▶ The problem
Reproduce the entries exactly.

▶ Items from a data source
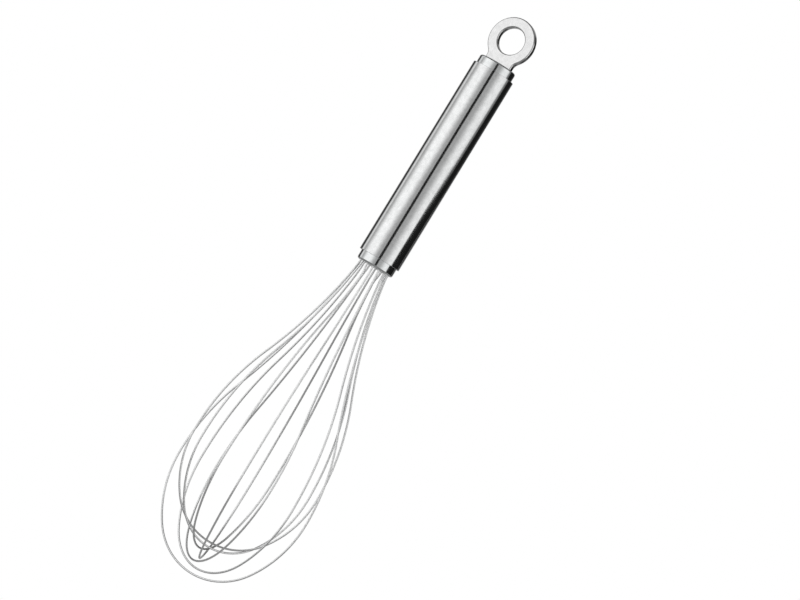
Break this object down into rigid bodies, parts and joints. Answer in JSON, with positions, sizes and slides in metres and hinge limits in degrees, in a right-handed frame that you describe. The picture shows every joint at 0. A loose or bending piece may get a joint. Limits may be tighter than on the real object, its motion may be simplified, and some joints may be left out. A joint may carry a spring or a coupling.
{
  "type": "balloon whisk",
  "caption": "Stainless steel balloon whisk with nested sprung wire loops, a tubular handle with drilled end cap and a flat hanging ring.",
  "frame": {"origin": "centre of the hole in the hanging ring", "axes": "+Z along the handle towards the top of the ring, +Y along the hanging hole, square to the ring's plate, +X across the ring"},
  "size_m": [0.0674, 0.059, 0.2707],
  "materials": {
    "brushed_tube": "satin, brushed along the tube",
    "turned_caps": "satin, turned",
    "polished_ring": "bright, tumbled edges",
    "spring_wire": "bright drawn wire",
    "inner_steel": "plain",
    "sealing_compound": "cast"
  },
  "bodies": {
    "root": {"handle_tube": "brushed_tube", "wire_end_cap": "turned_caps", "ring_end_cap": "turned_caps", "hanging_ring": "polished_ring", "tang_pin": "inner_steel", "wire_spacer_disc": "inner_steel", "wire_end_sealant": "sealing_compound", "ring_end_sealant": "sealing_compound", "wire_loop_1": "spring_wire", "wire_loop_2": "spring_wire", "wire_loop_3": "spring_wire", "wire_loop_4": "spring_wire", "wire_loop_5": "spring_wire", "wire_loop_6": "spring_wire", "wire_loop_7": "spring_wire"}
  },
  "joints": []
}
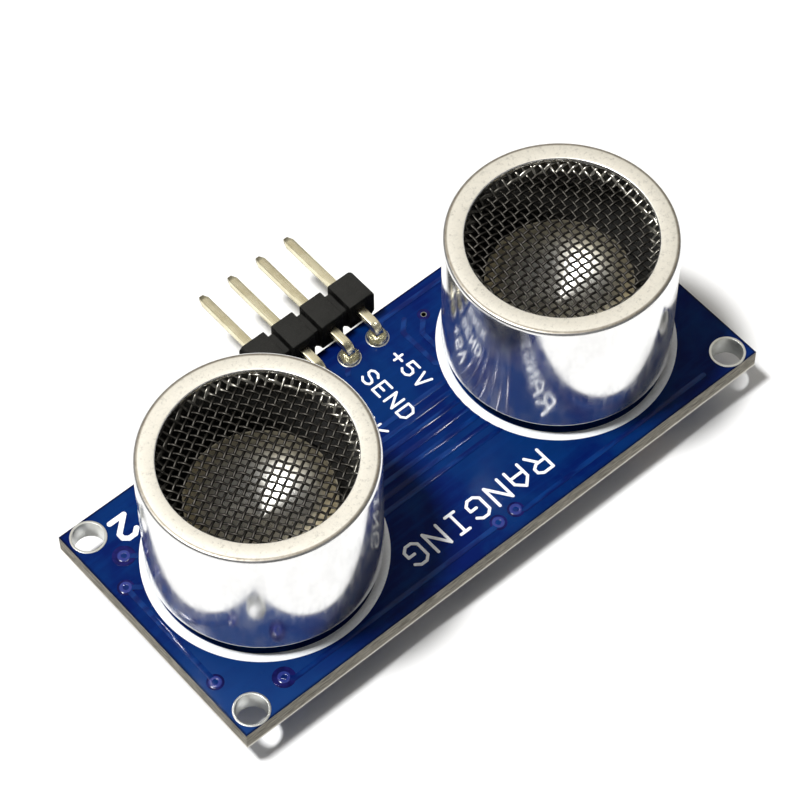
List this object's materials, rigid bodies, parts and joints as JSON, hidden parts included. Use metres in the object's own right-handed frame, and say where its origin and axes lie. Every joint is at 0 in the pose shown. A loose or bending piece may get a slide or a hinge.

▶ Written response
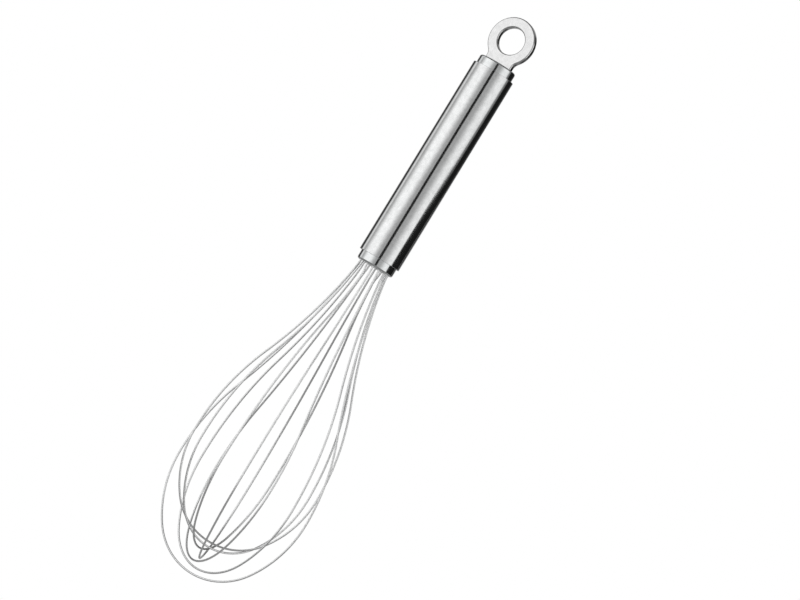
Break this object down into rigid bodies, parts and joints. Answer in JSON, with positions, sizes and slides in metres and hinge limits in degrees, in a right-handed frame that you describe. The picture shows every joint at 0. A loose or bending piece may get a joint. Limits may be tighter than on the real object, its motion may be simplified, and some joints may be left out. A joint may carry a spring or a coupling.
{
  "type": "balloon whisk",
  "caption": "Stainless steel balloon whisk with nested sprung wire loops, a tubular handle with drilled end cap and a flat hanging ring.",
  "frame": {"origin": "centre of the hole in the hanging ring", "axes": "+Z along the handle towards the top of the ring, +Y along the hanging hole, square to the ring's plate, +X across the ring"},
  "size_m": [0.0674, 0.059, 0.2707],
  "materials": {
    "brushed_tube": "satin, brushed along the tube",
    "turned_caps": "satin, turned",
    "polished_ring": "bright, tumbled edges",
    "spring_wire": "bright drawn wire",
    "inner_steel": "plain",
    "sealing_compound": "cast"
  },
  "bodies": {
    "root": {"handle_tube": "brushed_tube", "wire_end_cap": "turned_caps", "ring_end_cap": "turned_caps", "hanging_ring": "polished_ring", "tang_pin": "inner_steel", "wire_spacer_disc": "inner_steel", "wire_end_sealant": "sealing_compound", "ring_end_sealant": "sealing_compound", "wire_loop_1": "spring_wire", "wire_loop_2": "spring_wire", "wire_loop_3": "spring_wire", "wire_loop_4": "spring_wire", "wire_loop_5": "spring_wire", "wire_loop_6": "spring_wire", "wire_loop_7": "spring_wire"}
  },
  "joints": []
}
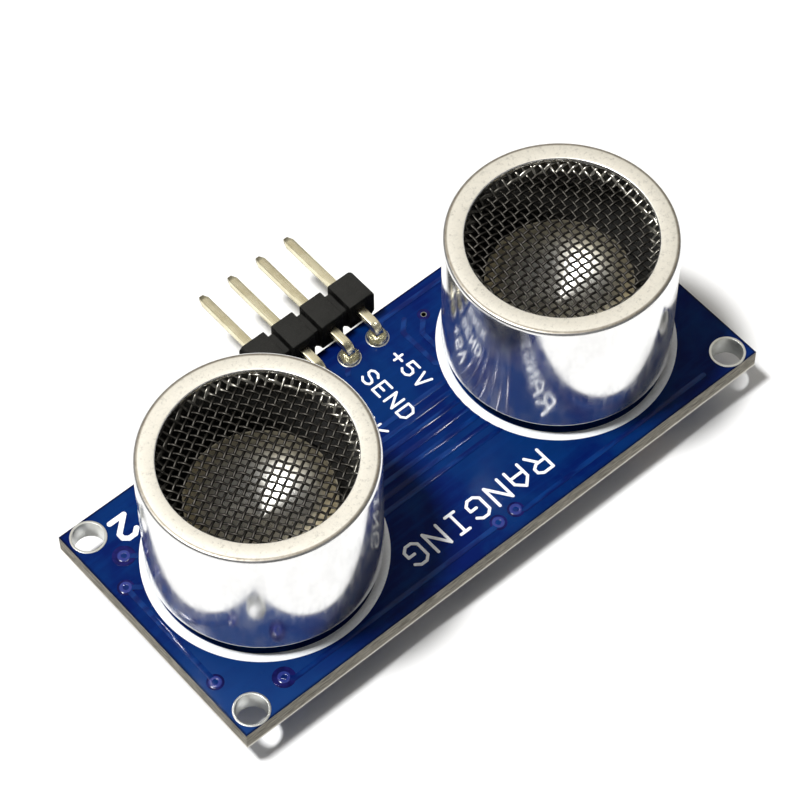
List this object's materials, rigid bodies, parts and joints as JSON, hidden parts included. Use metres in the object's own right-handed frame, and say where its origin and axes lie. Every joint is at 0 in the pose shown. A loose or bending piece may get a slide or a hinge.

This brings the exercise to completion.